In 1986, the station was sold to Salem Communications for $4,350,000 (equivalent to about $12,316,770 in 2024). Around the time KGER was sold to Salem Communications, two broadcasting regulations changed:
- In 1987, the FCC repealed the fairness doctrine, which had required broadcasters to provide contrasting viewpoints on controversial issues
- The Telecommunications Act of 1996 allowed companies to own a greater share of radio stations

These events caused an increase in Christian radio stations and brisk buying and selling of radio stations as companies acquired more stations and consolidated the market. Salem Media Group was one of the largest companies to do this, buying new stations across the United States. KGER was one of the many stations they bought.

====Call sign change to KLTX (1997)====

In 1997, the station's call sign was changed to KLTX. The station was branded "K-Light" and aired a Christian talk and teaching format. The station also aired Michael Reagan's talk show. Spanish language religious programming aired at night.
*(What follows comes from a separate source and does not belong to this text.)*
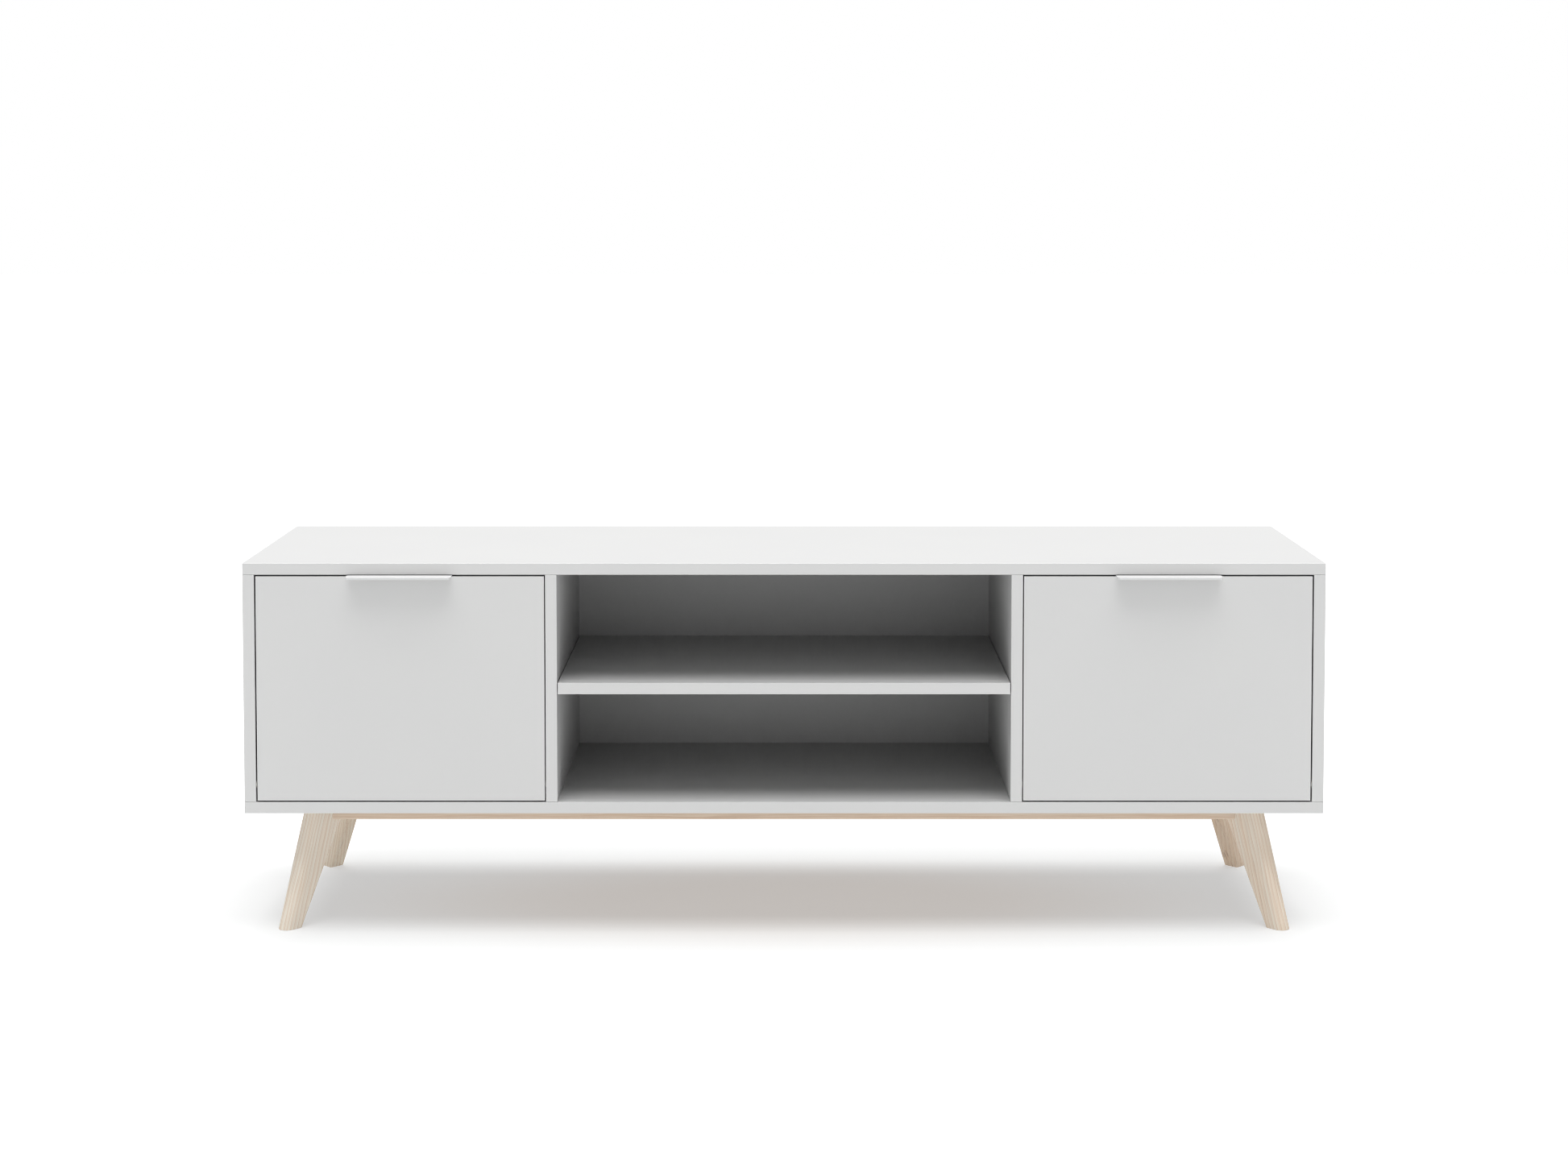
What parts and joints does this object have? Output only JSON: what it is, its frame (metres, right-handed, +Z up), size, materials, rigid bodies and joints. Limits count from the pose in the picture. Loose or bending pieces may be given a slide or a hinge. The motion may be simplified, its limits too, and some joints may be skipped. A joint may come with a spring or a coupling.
{
  "type": "tv stand with doors",
  "caption": "Low media stand in white board: open niche with a shelf between drop-down flap doors with lip pulls, on a splayed pale wood base.",
  "frame": {"origin": "on the floor, under the middle of the stand's overall box, pulls included", "axes": "+X to the right seen from the front, along the stand's length; +Y to the back; +Z up"},
  "size_m": [1.5, 0.42, 0.52],
  "materials": {
    "white_melamine": "melamine-faced particle board, satin white",
    "white_fibreboard": "hard fibreboard, white foil",
    "pale_wood": "solid pale wood, matt clear lacquer",
    "beech_dowel": "raw beech",
    "white_lacquered_steel": "white powder coat, satin",
    "zinc_plated_steel": "bright zinc plating",
    "zinc_die_casting": "tumbled die casting",
    "nylon": "moulded nylon",
    "ferrite": "sintered ferrite"
  },
  "bodies": {
    "carcass": {"back_panel": "white_fibreboard", "base_dowels": "beech_dowel", "base_screws": "zinc_plated_steel", "bottom_panel": "white_melamine", "cam_bolts": "zinc_plated_steel", "cam_locks": "zinc_die_casting", "carcass_dowels": "beech_dowel", "catch_magnets": "ferrite", "catch_screws": "zinc_plated_steel", "front_rail": "pale_wood", "hinge_bushes": "nylon", "left_catch_body": "nylon", "left_cross_rail": "pale_wood", "left_divider": "white_melamine", "left_front_leg": "pale_wood", "left_rear_leg": "pale_wood", "left_side_panel": "white_melamine", "left_stay_plate": "zinc_plated_steel", "rear_rail": "pale_wood", "right_catch_body": "nylon", "right_cross_rail": "pale_wood", "right_divider": "white_melamine", "right_front_leg": "pale_wood", "right_rear_leg": "pale_wood", "right_side_panel": "white_melamine", "right_stay_plate": "zinc_plated_steel", "shelf": "white_melamine", "shelf_pins": "zinc_plated_steel", "stay_plate_screws": "zinc_plated_steel", "top_panel": "white_melamine"},
    "left_flap": {"left_door": "white_melamine", "left_handle": "white_lacquered_steel", "left_handle_screws": "zinc_plated_steel", "left_hinge_pins": "zinc_plated_steel", "left_flap_bracket": "zinc_plated_steel", "left_bracket_screws": "zinc_plated_steel", "left_strike_plate": "zinc_plated_steel", "left_strike_screws": "zinc_plated_steel"},
    "left_rod": {"left_stay_rod": "zinc_plated_steel"},
    "left_swivel": {"left_stay_housing": "zinc_die_casting", "left_brake_screw": "zinc_plated_steel"},
    "right_flap": {"right_door": "white_melamine", "right_handle": "white_lacquered_steel", "right_handle_screws": "zinc_plated_steel", "right_hinge_pins": "zinc_plated_steel", "right_flap_bracket": "zinc_plated_steel", "right_bracket_screws": "zinc_plated_steel", "right_strike_plate": "zinc_plated_steel", "right_strike_screws": "zinc_plated_steel"},
    "right_rod": {"right_stay_rod": "zinc_plated_steel"},
    "right_swivel": {"right_stay_housing": "zinc_die_casting", "right_brake_screw": "zinc_plated_steel"}
  },
  "joints": [
    {"name": "left_flap_hinge", "type": "hinge", "parent": "carcass", "child": "left_flap", "pos_m": [-0.5322, -0.182, 0.2098], "axis": [1, 0, 0], "range_deg": [0, 90]},
    {"name": "left_rod_pivot", "type": "hinge", "parent": "left_flap", "child": "left_rod", "pos_m": [-0.72, -0.16001, 0.38891], "axis": [1, 0, 0], "range_deg": [-45, 0]},
    {"name": "left_housing_swivel", "type": "hinge", "parent": "carcass", "child": "left_swivel", "pos_m": [-0.72, -0.0398, 0.3209], "axis": [1, 0, 0], "range_deg": [0, 45]},
    {"name": "right_flap_hinge", "type": "hinge", "parent": "carcass", "child": "right_flap", "pos_m": [0.5322, -0.182, 0.2098], "axis": [1, 0, 0], "range_deg": [0, 90]},
    {"name": "right_rod_pivot", "type": "hinge", "parent": "right_flap", "child": "right_rod", "pos_m": [0.72, -0.16001, 0.38891], "axis": [1, 0, 0], "range_deg": [-45, 0]},
    {"name": "right_housing_swivel", "type": "hinge", "parent": "carcass", "child": "right_swivel", "pos_m": [0.72, -0.0398, 0.3209], "axis": [1, 0, 0], "range_deg": [0, 45]}
  ],
  "couplings": [
    {"joint": "left_rod_pivot", "follows": "left_flap_hinge", "ratio": -0.5},
    {"joint": "left_housing_swivel", "follows": "left_flap_hinge", "ratio": 0.5},
    {"joint": "right_rod_pivot", "follows": "right_flap_hinge", "ratio": -0.5},
    {"joint": "right_housing_swivel", "follows": "right_flap_hinge", "ratio": 0.5}
  ]
}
===KLTX, Hi-Favor Broadcasting (2000–present)===

In 2000, KLTX was sold to Hi-Favor Broadcasting for $30 million (equivalent to about $54 million in 2024), and the station became an affiliate of the Spanish-language evangelical network Radio Nueva Vida. By 2019, the station had disaffiliated from Radio Nueva Vida, but continued to air a Spanish language Christian format as Radio Inspiración.